A better pattern is to change the choreography. Let the player tell us what they want to do. Confirm that we have received it. Move the long work into an asynchronous worker. When the job completes, update the player. The action still happens, but the wait no longer sits on the critical path of their session.
This looks like a small shift in code. It feels larger in production.
Money, Money, Money
There is a financial side to all of this. In AWS we pay for capacity whether it is doing real work or sitting blocked. A waiting thread ties up an instance even though nothing useful is happening. The platform carries that cost simply because the backend might eventually reply.
To make this concrete, consider a c6a.large in São Paulo at roughly 0.1179 USD per hour, about 86 USD per month. Assume a service can handle around one thousand waiting threads per instance before context switching and memory pressure become uncomfortable.
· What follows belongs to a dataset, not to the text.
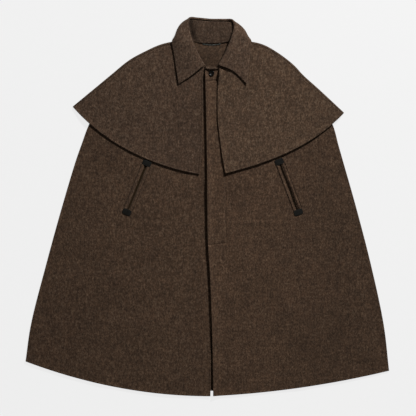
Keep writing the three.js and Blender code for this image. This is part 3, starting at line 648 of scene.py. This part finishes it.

These numbers are illustrative, but the pattern is real.
| Timeout or latency | Approx. concurrency | Instances needed (≈ 1 000 waiting threads each) | Approx. monthly cost |
|---|---|---|---|
| 2 s | 10 000 | ≈ 10 | ≈ 860 USD |
| 4 s | 20 000 | ≈ 20 | ≈ 1 720 USD |
| 8 s | 40 000 | ≈ 40 | ≈ 3 440 USD |
| 16 s | 80 000 | ≈ 80 | ≈ 6 880 USD |
| 30 s | 150 000 | ≈ 150 | ≈ 12 900 USD |
| No timeout | unbounded | unbounded | unbounded |
These machines are not busy. They sit holding threads that wait. The successful RPS does not change. The only shift is how long each request occupies a thread. In a fleet with a steady baseline, this pattern can push compute cost toward a tenfold increase during heavy traffic.
A design that finishes quickly, or that hands long work to an asynchronous path, keeps instance counts tied to real demand and stops us paying for capacity whose main purpose is to wait politely.
The contract we inherit
The player never sees the thread count. They see only the spinner that pushed past their patience. The five second threshold is already part of how they interact with us. Our job is to stay comfortably on the near side of it.
The work is not in enforcing the timeout. The work is in designing and scaling services so the timeout rarely enters the conversation at all.